Article 2: Duties and mandate
- The Advisory Board is the entity’s advisory body. The Advisory Board has no legal liabilities and responsibilities.
- The management provides the members, solicited and unsolicited, with relevant information regarding the ins and outs of the company.
- The Advisory Council provides the management with solicited and unsolicited advice and also functions as a sounding board for the management.
- The advice covers the objective of the company, the interpretation of the promotion, development and implementation of the concepts, in the broadest sense of the word.
- In the composition of the Advisory Board, it will be taken into account that all areas of interest of the company will be represented.
- The members of the Advisory Board are encouraged to make an effort without being asked or at the request of the management.
- finding and attracting sponsors for the company;
- the deployment of personal networks for the purpose and (growth of) the company;
- promoting the company and its objectives.
Article 3: Nomination and appointment of the members of the Advisory Board
- New members of the Advisory Board can be nominated by the Board of Directors and / or by (members of) the Advisory Board.
- A member is appointed by the Board of Directors, possibly in consultation with the current members of the Advisory Council.
- A member is appointed by the management for a period of one calendar year.
- The term of office commences after written confirmation from the management and can be dissolved by the management at any time.
- A board member cannot be a member of the Advisory Board at the same time.
Article 4: Profile of a member of the Advisory Board
- A member of the Advisory Board has affinity with the objective of 75inQ as set out in the business plan and endorses it.
- The member is prepared to take note of 75inQ’s policy and current affairs.
- The member is able to make sufficient time available for an adequate membership of the membership.
- The member preferably has a demonstrably relevant (relationship) network, management experience and / or knowledge and experience in the fields where 75inQ is active.
- The member is willing to use his / her knowledge and experience free of charge and without remuneration for the purpose of 75inQ and its concepts.
- No member can be a person with a conflict of interest with 75inQ, one of the other members of the Advisory Board or in whose case a conflict of interest poses a risk.
Article 5: Meetings, agenda and advice
- The management draws up a meeting schedule together with the Advisory Board. The Advisory Council consults as often as the members consider necessary. A meeting frequency of four times a year is assumed
- The management is authorized to call an extra meeting if special circumstances justify this. This can also be done at the request of (the members of) the Advisory Board.
- The management is authorized to reschedule or cancel a meeting, whether or not at the request of the RvA.
- The chairman of the Board of Directors attends all meetings.
- The meetings are chaired by the chairman of the board of directors.
- The agendas for the meetings are drawn up by the Management Board in consultation with the Advisory Board.
- An extra meeting can be requested from the Board of Directors by at least two members of the Advisory Board and in consultation with the other members.
- A meeting is convened by the Board of Directors at least one month prior to the date of the meeting. The meeting dates are per-determined and published.

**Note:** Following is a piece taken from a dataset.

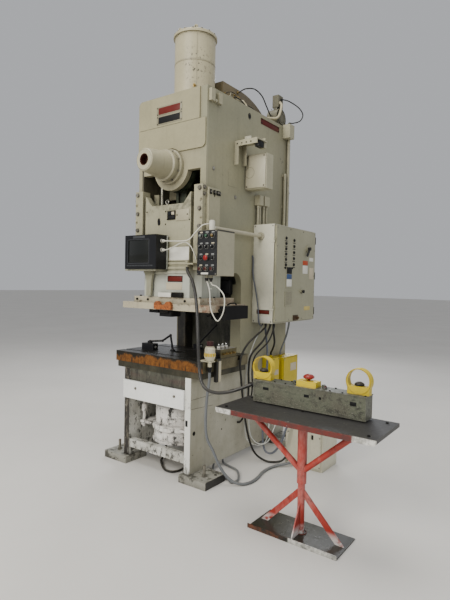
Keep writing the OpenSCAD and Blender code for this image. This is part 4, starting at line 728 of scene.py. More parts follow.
def bar_zone(f):
    brown = f.blots(0.4, 0.6, 9, 5)
    f.coat(brown, "#4f453c", 0.45)
    dark = f.blots(0.5, 0.6, 22, 7, 0.8, (0.7, 1, 1), 6)
    f.coat(dark, "#22231c", 0.75)
    scuff = f.both(f.blots(0.56, 0.6, 120, 8, 0.95), f.fit(f.axis("Z"), 0.89, 0.79, 0.35, 1.0))
    f.coat(scuff, "#d2cfc0", 0.9)
    cover = f.fit(f.axis("Z"), 0.8975, 0.8985)
    f.coat(cover, "#4d4f44")
    box = f.both(f.within("X", 1.3055, 1.4425, 0.0005), f.fit(f.axis("Z"), 0.9025, 0.9035))
    f.coat(box, YELLOW)


dress(painted("stand_red", "#a63428", "#2b1d18", wear=0.7, shade_grime=0.6, streaks=0.1, rough=0.3,
              chips=0.4, shift=30, zones=stand_zone),
      "stand_frame")
dress(painted("table_black", "#302f2e", "#6b675f", wear=0.7, shade_grime=0.3, streaks=0.0, rough=0.42,
              chips=0.2, shift=31, zones=table_zone),
      "stand_table")
dress(painted("bar_green", "#5e6150", "#8f8d84", wear=0.8, shade_grime=0.4, streaks=0.1, rough=0.45,
              chips=0.4, shift=32, zones=bar_zone), "run_bar")


# Pieces are gathered in one mesh each, from rounded blocks, turned shapes and bars,
# with a finish for every shape. A way is one of six letters or a vector.
WAYS = {"+x": (1, 0, 0), "-x": (-1, 0, 0), "+y": (0, 1, 0), "-y": (0, -1, 0), "+z": (0, 0, 1),
        "-z": (0, 0, -1)}


def circle(count, offset=0.0):
    """Cosine and sine at equal steps round a circle."""
    turns = (math.tau * (k + offset) / count for k in range(count))
    return [(math.cos(a), math.sin(a)) for a in turns]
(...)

- The members of the RvA appoint a secretary from their means, who will take care of the minutes and processing of the advice and action points issued.
- Advice and action points issued by the meeting are kept up-to-date and sent to the participants for information within one week of the meeting being held.
- All advice by the RvA will be included in the final decision-making by the management.
- The recommendations of the RvA to the management can be explicitly labeled as compelling, but are not binding. If the management wishes to deviate from important advice, this must be motivated.
- Each member of the Advisory Board is deemed to be present at the meetings, unless otherwise agreed with the management.
Article 6: Suspension and dismissal
- A member of the Advisory Board can resign at any time by notifying the management.
- A member of the Advisory Board can be dismissed by the Board of Directors – whether or not on the recommendation or indicated by the Advisory Board – on the grounds of neglect of his / her task, structural disagreement of views, incompatibility of interests or if his / her social or personal integrity is or threatens to be compromised.
- Before the decision to dismiss is taken, the management shall consult with the other members of the RvA about the situation that has arisen.
- The member concerned must be given the opportunity to be heard in the said consultation.
- The Board of Directors can consult the other members about the decision to be dismissed.
- The decision to dismiss will be immediately confirmed in writing to the dismissed member, with reasons. Furthermore, the board of directors may suspend a member for the reasons stated above.
- A suspension, which is not followed by dismissal within three months of notification of the suspension to the member concerned, shall end at the end of that period.
Article 7: Time Allocation and Remuneration
- In principle, a formal meeting takes place once a quarter between the RvA and the management, for which a half-day is reserved.
- Depending on current developments, additional consultations or discussions take place.
- The position is unpaid.
Article 8: Final provision
- The management decides in cases not provided for by law, the articles of association and these internal regulations.
- The management of 75inQ is authorized to change these regulations at any time.
- These regulations enter into force on the date of their adoption and have been adopted by the management of 75inQ.
- All previous versions of the Regulations Advisory Board are canceled by this latest version.